If teams take that approach, they tend to get caught by something random, because something changed and they didn't change their monitoring strategy to accommodate.
It helps when subject-matter experts monitor the areas they are responsible for, Batson said. The organizations that structure observability operations this way are most successful because everything's monitored the way it should be.
6. Alert fatigue can be managed
All organizations have alert fatigue to some extent, Batson said. AIOps is getting better, and that takes some of the load off admins, he added. But there's a long way to go.
A majority of the organizations I work with have limited automated monitoring, Batson said. It is still a manual process to get servers and network devices monitored.
"Having AIOps auto-correlate events to quiet the noise is helpful to everyone. But we still need to make sure everything is monitored."
—Jay Batson
If an alert is too noisy, get that information to the monitoring admins so they can tune the tool. "We still need to be involved to some extent to make monitoring better for everyone in the organization," Batson added.
Leadership needs to take monitoring seriously and communicate that, he said.
"Everyone must understand, just like any other project, you have to put in some effort and feedback to make the system better."
—Jay Batson
Start with your strategy and work out from there
Getting to a target state of hybrid infrastructure is often missed, and it can take some time to get there, Hughes says.
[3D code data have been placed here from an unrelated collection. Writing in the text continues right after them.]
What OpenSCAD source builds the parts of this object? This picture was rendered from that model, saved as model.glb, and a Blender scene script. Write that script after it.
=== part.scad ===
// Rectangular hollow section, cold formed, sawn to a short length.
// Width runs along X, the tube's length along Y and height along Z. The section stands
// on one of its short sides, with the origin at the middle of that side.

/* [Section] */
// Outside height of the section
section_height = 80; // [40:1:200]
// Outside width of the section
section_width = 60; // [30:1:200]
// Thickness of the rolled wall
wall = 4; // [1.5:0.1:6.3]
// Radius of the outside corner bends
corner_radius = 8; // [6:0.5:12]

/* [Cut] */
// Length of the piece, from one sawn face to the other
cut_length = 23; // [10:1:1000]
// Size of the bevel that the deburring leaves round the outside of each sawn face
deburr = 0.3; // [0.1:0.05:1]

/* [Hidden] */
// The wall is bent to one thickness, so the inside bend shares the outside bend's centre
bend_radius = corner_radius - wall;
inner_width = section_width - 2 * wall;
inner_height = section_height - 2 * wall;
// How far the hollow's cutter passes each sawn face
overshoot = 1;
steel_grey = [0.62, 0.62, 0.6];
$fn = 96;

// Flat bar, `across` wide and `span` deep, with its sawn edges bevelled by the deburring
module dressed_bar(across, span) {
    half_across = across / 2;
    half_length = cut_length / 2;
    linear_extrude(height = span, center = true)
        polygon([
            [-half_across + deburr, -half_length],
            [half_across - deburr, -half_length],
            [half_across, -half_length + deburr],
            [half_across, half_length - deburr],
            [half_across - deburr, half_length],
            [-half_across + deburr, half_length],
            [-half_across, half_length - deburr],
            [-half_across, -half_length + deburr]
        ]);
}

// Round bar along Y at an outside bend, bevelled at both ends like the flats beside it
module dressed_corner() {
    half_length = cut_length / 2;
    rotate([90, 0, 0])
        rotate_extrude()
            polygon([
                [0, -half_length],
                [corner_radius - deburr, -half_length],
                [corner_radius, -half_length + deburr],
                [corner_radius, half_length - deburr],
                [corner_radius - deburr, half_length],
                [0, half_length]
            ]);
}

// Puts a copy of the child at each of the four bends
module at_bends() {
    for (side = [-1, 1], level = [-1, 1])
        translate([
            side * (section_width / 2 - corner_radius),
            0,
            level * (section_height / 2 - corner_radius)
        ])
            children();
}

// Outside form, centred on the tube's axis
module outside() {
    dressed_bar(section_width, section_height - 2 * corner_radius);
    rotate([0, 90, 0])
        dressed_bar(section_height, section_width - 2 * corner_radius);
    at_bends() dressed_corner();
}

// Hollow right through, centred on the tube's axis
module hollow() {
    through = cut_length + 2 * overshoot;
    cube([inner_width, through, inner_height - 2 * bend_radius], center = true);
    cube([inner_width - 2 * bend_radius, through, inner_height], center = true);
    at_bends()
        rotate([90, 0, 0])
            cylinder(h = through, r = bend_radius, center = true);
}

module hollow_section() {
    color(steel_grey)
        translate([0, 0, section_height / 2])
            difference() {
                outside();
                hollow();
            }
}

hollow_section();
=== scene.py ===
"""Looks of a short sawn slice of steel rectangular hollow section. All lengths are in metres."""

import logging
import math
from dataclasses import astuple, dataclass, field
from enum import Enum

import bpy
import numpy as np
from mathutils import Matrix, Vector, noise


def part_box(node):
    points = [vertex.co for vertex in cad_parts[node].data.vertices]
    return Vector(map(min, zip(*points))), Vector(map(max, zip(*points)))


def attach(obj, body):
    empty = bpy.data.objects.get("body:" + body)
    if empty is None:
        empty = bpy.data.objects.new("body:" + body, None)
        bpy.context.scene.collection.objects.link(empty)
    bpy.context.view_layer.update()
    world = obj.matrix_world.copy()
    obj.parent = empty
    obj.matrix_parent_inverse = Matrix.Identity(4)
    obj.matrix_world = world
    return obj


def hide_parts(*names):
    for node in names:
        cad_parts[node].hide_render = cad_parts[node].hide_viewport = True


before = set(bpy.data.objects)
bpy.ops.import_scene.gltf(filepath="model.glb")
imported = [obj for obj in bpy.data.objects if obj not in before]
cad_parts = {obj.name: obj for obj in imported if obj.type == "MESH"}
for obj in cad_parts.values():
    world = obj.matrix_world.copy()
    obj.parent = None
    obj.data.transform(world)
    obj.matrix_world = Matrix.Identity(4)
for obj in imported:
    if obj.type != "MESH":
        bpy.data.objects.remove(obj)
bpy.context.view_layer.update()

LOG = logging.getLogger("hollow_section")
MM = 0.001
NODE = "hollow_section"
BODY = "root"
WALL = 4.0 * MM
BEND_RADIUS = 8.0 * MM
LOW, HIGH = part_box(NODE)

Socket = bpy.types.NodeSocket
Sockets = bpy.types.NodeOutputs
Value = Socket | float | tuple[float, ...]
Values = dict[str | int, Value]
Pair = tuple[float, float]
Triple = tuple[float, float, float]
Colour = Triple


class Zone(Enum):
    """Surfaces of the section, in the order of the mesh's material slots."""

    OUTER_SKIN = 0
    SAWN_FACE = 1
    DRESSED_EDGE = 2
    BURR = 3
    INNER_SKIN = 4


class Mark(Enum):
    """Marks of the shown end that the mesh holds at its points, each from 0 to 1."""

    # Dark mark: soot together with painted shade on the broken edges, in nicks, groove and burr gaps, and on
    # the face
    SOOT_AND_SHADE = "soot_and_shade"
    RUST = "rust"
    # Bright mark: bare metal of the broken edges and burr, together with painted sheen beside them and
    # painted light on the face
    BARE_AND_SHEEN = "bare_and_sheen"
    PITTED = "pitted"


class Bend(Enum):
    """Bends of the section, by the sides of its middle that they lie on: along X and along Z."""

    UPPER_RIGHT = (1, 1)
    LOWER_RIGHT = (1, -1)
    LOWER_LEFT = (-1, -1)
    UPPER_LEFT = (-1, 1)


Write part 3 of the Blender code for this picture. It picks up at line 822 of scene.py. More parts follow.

His advice? Think through what you’re looking to achieve first. Not everything needs to be in the cloud, which brings variability in cost and scalability in compute, so it requires careful planning, he says. Further, to meet the cost benefits, you may need to make operational changes in areas such as testing, development models and security. “It requires a fundamental re-engineering,” he said, so take the time to figure out what your strategy is before moving forward.